Entries with model source code
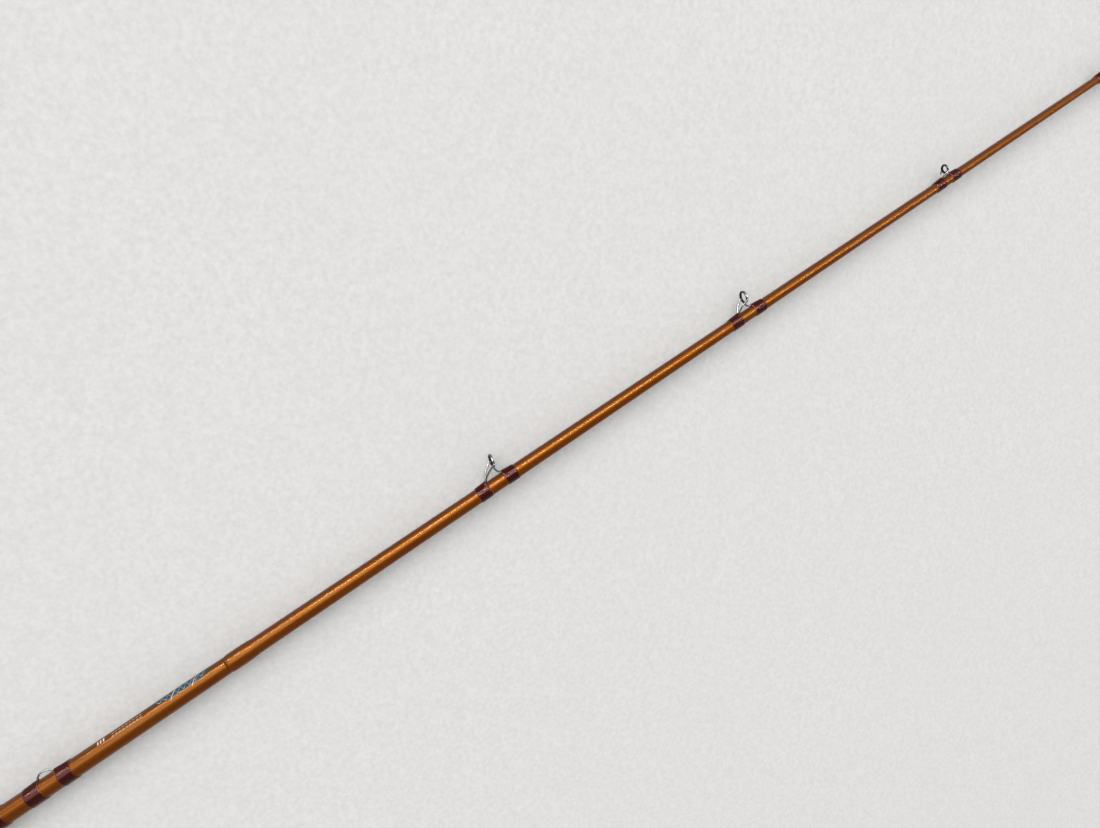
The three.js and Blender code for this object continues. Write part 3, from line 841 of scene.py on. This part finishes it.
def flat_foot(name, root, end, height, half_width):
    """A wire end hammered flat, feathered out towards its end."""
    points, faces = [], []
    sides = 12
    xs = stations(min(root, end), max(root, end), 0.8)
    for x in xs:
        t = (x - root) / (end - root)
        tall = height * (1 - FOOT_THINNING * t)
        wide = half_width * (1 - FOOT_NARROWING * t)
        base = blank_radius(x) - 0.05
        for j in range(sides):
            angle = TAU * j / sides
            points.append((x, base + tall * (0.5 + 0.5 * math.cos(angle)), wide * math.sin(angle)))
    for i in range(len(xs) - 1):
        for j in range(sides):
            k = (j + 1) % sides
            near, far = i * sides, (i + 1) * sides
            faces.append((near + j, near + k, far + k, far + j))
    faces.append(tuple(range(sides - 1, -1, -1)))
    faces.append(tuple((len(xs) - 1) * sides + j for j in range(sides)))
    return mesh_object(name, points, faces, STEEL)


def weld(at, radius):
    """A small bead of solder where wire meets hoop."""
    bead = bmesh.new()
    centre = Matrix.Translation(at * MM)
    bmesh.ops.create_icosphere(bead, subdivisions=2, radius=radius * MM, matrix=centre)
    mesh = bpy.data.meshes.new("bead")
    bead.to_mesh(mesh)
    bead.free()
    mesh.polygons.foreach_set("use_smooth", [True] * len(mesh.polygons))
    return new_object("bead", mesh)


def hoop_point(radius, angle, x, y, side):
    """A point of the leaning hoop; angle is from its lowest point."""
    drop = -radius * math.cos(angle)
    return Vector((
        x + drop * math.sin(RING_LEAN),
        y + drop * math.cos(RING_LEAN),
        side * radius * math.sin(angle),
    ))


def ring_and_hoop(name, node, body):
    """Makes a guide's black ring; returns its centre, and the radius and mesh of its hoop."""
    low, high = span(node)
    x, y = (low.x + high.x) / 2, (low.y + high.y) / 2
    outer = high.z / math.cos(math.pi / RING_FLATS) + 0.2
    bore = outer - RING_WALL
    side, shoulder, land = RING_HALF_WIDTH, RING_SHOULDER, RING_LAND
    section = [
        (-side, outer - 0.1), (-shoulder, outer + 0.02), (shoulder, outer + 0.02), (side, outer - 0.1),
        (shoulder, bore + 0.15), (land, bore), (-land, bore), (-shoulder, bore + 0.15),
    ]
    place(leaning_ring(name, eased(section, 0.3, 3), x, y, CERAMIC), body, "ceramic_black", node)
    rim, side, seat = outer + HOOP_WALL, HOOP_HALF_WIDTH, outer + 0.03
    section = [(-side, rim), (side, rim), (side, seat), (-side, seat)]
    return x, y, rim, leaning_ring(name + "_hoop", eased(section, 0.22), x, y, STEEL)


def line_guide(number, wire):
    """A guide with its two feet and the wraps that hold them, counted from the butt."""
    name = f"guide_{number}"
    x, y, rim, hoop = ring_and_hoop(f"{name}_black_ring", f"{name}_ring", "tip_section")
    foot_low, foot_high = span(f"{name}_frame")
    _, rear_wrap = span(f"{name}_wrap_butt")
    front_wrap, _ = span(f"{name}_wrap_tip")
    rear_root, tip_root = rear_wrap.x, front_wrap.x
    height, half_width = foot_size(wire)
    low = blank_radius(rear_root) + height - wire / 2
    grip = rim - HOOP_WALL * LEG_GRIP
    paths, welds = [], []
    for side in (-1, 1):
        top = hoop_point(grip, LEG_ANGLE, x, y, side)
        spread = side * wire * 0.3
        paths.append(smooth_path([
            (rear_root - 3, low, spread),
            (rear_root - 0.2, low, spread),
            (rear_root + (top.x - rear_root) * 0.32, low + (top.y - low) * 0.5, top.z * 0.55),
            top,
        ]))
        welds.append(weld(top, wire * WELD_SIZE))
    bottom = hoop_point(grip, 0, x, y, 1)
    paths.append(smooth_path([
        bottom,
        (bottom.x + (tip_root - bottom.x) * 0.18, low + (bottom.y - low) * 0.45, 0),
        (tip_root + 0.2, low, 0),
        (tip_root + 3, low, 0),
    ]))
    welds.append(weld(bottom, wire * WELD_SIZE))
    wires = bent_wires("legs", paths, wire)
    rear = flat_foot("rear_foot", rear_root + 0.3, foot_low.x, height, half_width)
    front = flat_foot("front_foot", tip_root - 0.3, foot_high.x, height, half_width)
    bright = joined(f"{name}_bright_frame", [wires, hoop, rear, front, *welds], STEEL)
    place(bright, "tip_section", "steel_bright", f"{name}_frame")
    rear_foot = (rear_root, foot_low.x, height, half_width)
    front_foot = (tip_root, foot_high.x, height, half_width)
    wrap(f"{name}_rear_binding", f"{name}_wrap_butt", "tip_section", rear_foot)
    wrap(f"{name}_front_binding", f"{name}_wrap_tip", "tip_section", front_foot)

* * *

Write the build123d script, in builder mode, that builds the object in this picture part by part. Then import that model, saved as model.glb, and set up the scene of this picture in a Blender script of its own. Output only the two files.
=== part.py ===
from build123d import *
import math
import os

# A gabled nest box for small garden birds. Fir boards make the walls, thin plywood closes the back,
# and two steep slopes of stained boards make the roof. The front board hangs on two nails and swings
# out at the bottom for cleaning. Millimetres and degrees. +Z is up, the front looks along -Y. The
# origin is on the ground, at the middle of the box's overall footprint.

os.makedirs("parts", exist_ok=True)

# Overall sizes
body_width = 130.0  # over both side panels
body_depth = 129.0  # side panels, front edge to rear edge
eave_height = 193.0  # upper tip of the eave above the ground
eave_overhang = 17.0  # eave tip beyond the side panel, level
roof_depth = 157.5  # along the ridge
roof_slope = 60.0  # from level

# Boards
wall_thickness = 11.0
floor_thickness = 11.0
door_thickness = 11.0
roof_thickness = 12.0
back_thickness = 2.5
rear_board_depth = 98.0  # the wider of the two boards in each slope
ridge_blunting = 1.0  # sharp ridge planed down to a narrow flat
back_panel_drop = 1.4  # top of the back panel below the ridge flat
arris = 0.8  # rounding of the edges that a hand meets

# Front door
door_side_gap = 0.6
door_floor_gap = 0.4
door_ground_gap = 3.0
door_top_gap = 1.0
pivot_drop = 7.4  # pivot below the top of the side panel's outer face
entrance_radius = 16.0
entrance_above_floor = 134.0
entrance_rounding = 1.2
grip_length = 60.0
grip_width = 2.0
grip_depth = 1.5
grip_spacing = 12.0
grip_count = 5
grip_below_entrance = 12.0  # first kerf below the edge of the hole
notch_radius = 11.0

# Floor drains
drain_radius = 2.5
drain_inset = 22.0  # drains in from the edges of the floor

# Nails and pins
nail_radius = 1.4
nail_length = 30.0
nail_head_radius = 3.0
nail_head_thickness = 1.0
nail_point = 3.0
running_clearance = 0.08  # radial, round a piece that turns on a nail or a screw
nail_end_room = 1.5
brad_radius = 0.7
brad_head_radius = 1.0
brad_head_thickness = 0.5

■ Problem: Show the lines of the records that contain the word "from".

■ Result of the task:
The three.js and Blender code for this object continues. Write part 3, from line 841 of scene.py on. This part finishes it.
    """A point of the leaning hoop; angle is from its lowest point."""
    """A guide with its two feet and the wraps that hold them, counted from the butt."""
from build123d import *
roof_slope = 60.0  # from level
drain_inset = 22.0  # drains in from the edges of the floor